The other area in which attitudes and behaviour in Sparta differed markedly from the rest of Greece was in relation to women. Bayliss’s chapter on women is a great read. Aristotle declared that Sparta was effectively a gynaecocracy, a state ruled by women. While Bayliss shows that this was a gross exaggeration, he also points out the tremendous influence that women enjoyed and the way in which they were not afraid to call out men for their bad behaviour. No mother could embarrass their son like a Spartan mother. The image of the woman who hitched up her skirts and asked her cowardly son if he wanted to crawl back into her womb is particularly memorable.

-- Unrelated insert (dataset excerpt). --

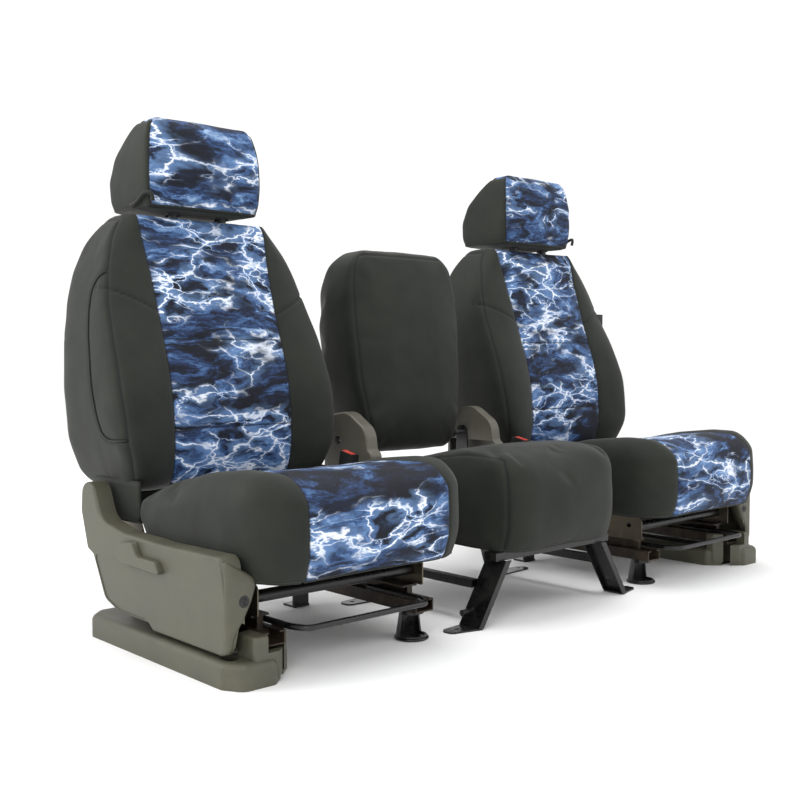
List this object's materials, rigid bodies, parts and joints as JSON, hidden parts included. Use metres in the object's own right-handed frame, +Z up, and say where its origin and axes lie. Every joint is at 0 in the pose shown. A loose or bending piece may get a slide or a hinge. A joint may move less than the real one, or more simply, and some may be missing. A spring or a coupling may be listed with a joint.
{
  "type": "seat cover set",
  "caption": "Fitted knit cover set with printed centre panels, shown pulled over a three-piece truck front seat row with tracks, recliners and headrests.",
  "frame": {"origin": "on the floor, at the centre of the four bolt holes of the centre seat", "axes": "+Z up, -Y towards the front of the seats, +X along the row towards the right-hand outer seat"},
  "size_m": [1.813, 0.8235, 1.126],
  "materials": {
    "charcoal_knit": "matte",
    "printed_knit": "matte",
    "seat_foam": "matte",
    "grey_moulding": "satin",
    "black_steel": "satin",
    "bright_steel": "satin",
    "track_steel": "satin",
    "buckle_plastic": "satin",
    "red_button": "satin",
    "plated_steel": "satin",
    "taupe_moulding": "satin"
  },
  "bodies": {
    "floor": {"lower_rails": "track_steel", "rail_feet": "black_steel", "cup_feet": "black_steel", "centre_front_legs": "black_steel", "centre_rear_legs": "black_steel", "centre_side_bars": "black_steel", "centre_seat_pan": "black_steel", "centre_cushion_foam": "seat_foam", "centre_cushion_cover": "charcoal_knit", "centre_hinge_brackets": "taupe_moulding", "centre_hinge_bolts": "bright_steel", "left_floor_skirt": "grey_moulding", "right_floor_skirt": "grey_moulding"},
    "left_seat": {"left_upper_rails": "track_steel", "left_side_plates": "plated_steel", "left_cross_tubes": "black_steel", "left_seat_pan": "black_steel", "left_recliner_pins": "bright_steel", "left_cushion_foam": "seat_foam", "left_cushion_cover": "charcoal_knit", "left_cushion_panel": "printed_knit", "left_side_trim": "grey_moulding", "left_buckle": "buckle_plastic"},
    "left_lever": {"left_recline_lever": "grey_moulding"},
    "left_bar": {"left_release_bar": "black_steel"},
    "left_button": {"left_buckle_button": "red_button"},
    "left_back": {"left_back_frame": "black_steel", "left_back_foam": "seat_foam", "left_back_cover": "charcoal_knit", "left_back_panel": "printed_knit", "left_headrest_guides": "buckle_plastic"},
    "left_headrest": {"left_headrest_posts": "bright_steel", "left_headrest_foam": "seat_foam", "left_headrest_cover": "charcoal_knit", "left_headrest_panel": "printed_knit"},
    "right_seat": {"right_upper_rails": "track_steel", "right_side_plates": "plated_steel", "right_cross_tubes": "black_steel", "right_seat_pan": "black_steel", "right_recliner_pins": "bright_steel", "right_cushion_foam": "seat_foam", "right_cushion_cover": "charcoal_knit", "right_cushion_panel": "printed_knit", "right_side_trim": "grey_moulding", "right_buckle": "buckle_plastic"},
    "right_lever": {"right_recline_lever": "grey_moulding"},
    "right_bar": {"right_release_bar": "black_steel"},
    "right_button": {"right_buckle_button": "red_button"},
    "right_back": {"right_back_frame": "black_steel", "right_back_foam": "seat_foam", "right_back_cover": "charcoal_knit", "right_back_panel": "printed_knit", "right_headrest_guides": "buckle_plastic"},
    "right_headrest": {"right_headrest_posts": "bright_steel", "right_headrest_foam": "seat_foam", "right_headrest_cover": "charcoal_knit", "right_headrest_panel": "printed_knit"},
    "centre_back": {"centre_back_frame": "black_steel", "centre_back_foam": "seat_foam", "centre_back_cover": "charcoal_knit"}
  },
  "joints": [
    {"name": "left_seat_slide", "type": "slide", "parent": "floor", "child": "left_seat", "axis": [0, -1, 0], "range_m": [-0.1, 0.1]},
    {"name": "left_backrest_recline", "type": "hinge", "parent": "left_seat", "child": "left_back", "pos_m": [-0.585, 0.31, 0.272], "axis": [-1, 0, 0], "range_deg": [-10, 30]},
    {"name": "left_headrest_height", "type": "slide", "parent": "left_back", "child": "left_headrest", "axis": [0, 0.1392, 0.9903], "range_m": [0, 0.06]},
    {"name": "left_lever_pull", "type": "hinge", "parent": "left_seat", "child": "left_lever", "pos_m": [-0.893, 0.17, 0.198], "axis": [-1, 0, 0], "range_deg": [0, 25], "stiffness_Nm_per_rad": 1.2, "springref_deg": -28.65},
    {"name": "left_release_bar_lift", "type": "hinge", "parent": "left_seat", "child": "left_bar", "pos_m": [-0.6, -0.05, 0.096], "axis": [-1, 0, 0], "range_deg": [0, 6], "stiffness_Nm_per_rad": 8, "springref_deg": -11.46},
    {"name": "left_button_press", "type": "slide", "parent": "left_seat", "child": "left_button", "axis": [0, 0.2079, -0.9781], "range_m": [0, 0.004], "stiffness_N_per_m": 600, "springref_m": -0.003},
    {"name": "right_seat_slide", "type": "slide", "parent": "floor", "child": "right_seat", "axis": [0, -1, 0], "range_m": [-0.1, 0.1]},
    {"name": "right_backrest_recline", "type": "hinge", "parent": "right_seat", "child": "right_back", "pos_m": [0.585, 0.31, 0.272], "axis": [-1, 0, 0], "range_deg": [-10, 30]},
    {"name": "right_headrest_height", "type": "slide", "parent": "right_back", "child": "right_headrest", "axis": [0, 0.1392, 0.9903], "range_m": [0, 0.06]},
    {"name": "right_lever_pull", "type": "hinge", "parent": "right_seat", "child": "right_lever", "pos_m": [0.893, 0.17, 0.198], "axis": [-1, 0, 0], "range_deg": [0, 25], "stiffness_Nm_per_rad": 1.2, "springref_deg": -28.65},
    {"name": "right_release_bar_lift", "type": "hinge", "parent": "right_seat", "child": "right_bar", "pos_m": [0.6, -0.05, 0.096], "axis": [-1, 0, 0], "range_deg": [0, 6], "stiffness_Nm_per_rad": 8, "springref_deg": -11.46},
    {"name": "right_button_press", "type": "slide", "parent": "right_seat", "child": "right_button", "axis": [0, 0.2079, -0.9781], "range_m": [0, 0.004], "stiffness_N_per_m": 600, "springref_m": -0.003},
    {"name": "centre_backrest_fold", "type": "hinge", "parent": "floor", "child": "centre_back", "pos_m": [0, 0.302, 0.38], "axis": [1, 0, 0], "range_deg": [0, 88]}
  ]
}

The tremendous success of Zack Snyder’s film 300 (2006) about the Spartan King Leonidas and his heroic stand at Thermopylae shows that interest in Sparta never wanes. The film is a travesty of history, a hyper-masculine example of Spartan myth-making in action. Leonidas strides through the film barking orders and checking off Spartan stereotypes. Throughout this book, Bayliss never shouts. Yet, in his quiet, succinct way, he has produced a book that can with some justice claim, ‘This is Sparta.’